If you were in your prime in the 60s and 70s, then you were probably the proud owner of a mini or micro-mini skirt – maybe several!
While I think we can all agree that super short mini skirts and dresses are off the table as we enter our own 60s and 70s, it can be hard to choose an appropriate hemline that still makes us feel smart. Are there hemline rules to go with certain ages? Is it still okay to wear your skirt above the knee?
The good news is that you can wear any hemline you like and look fantastic, by following a few simple guidelines.
Firstly, pick a skirt shape that suits your body type
- If you are apple-shaped (widest around the middle) then a high-waisted, flaring skirt that starts at the thinnest part of your torso and skims over your tummy is a good option.
- If you are pear-shaped, with wide hips, then you should go for A-line skirts that highlight the slimmest part of your waist.
- If you are hourglass-shaped – curvy but thinner at your waist – then a pencil skirt will look good on you.
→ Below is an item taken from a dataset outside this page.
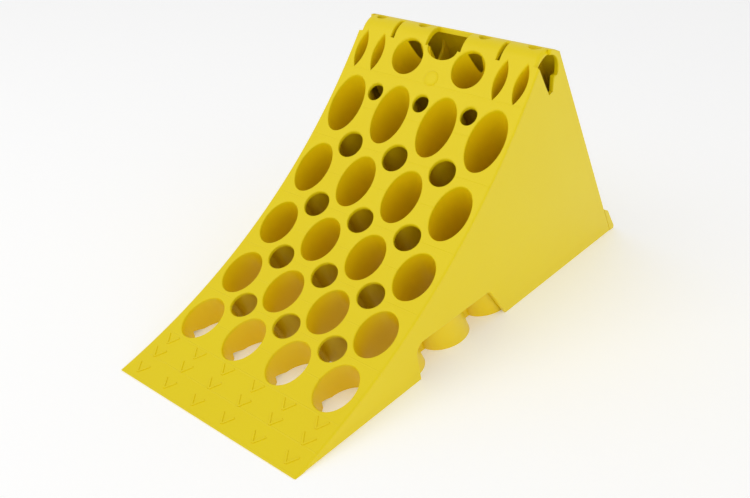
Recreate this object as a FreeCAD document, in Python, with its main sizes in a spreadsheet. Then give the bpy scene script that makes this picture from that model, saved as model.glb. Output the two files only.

- If you are rectangular (a similar width around your waist, tummy and bottom) then you can wear most styles, but an asymmetrical hemline or a trumpet hem will help to create extra shape.
Next, choose your hemline
The most important element when choosing how long to wear your skirt is the shape of your legs. If your skirt’s hem cuts across the widest parts, which are usually mid-thigh or mid-calf, it will make them look wider and shorter. The secret is to have your hem sit across the thinnest parts of your legs – either just above or below your knee or a little way above your ankle. Also, take into account how tall you are – skirts that sit just above the knee will help to visually elongate short legs. If in doubt, go with a skirt that falls just below the knee, which is considered the most universally flattering length.
Try the scientific method
If you want to get technical, there is a mathematical formula for working out the ideal hem length for your height. It uses something called the “golden ratio” (or “phi”) which is a proportional measurement that occurs in nature, art and architecture – from pinecones to human bodies to the Egyptian pyramids. To find your “golden measurement” get a metric tape measure and record the length of your body from your shoulder to your toe (include the height of the shoes you intend to wear). Divide that number by 1.618 and whatever the result, that is how far your hem should be from the top of your shoulder.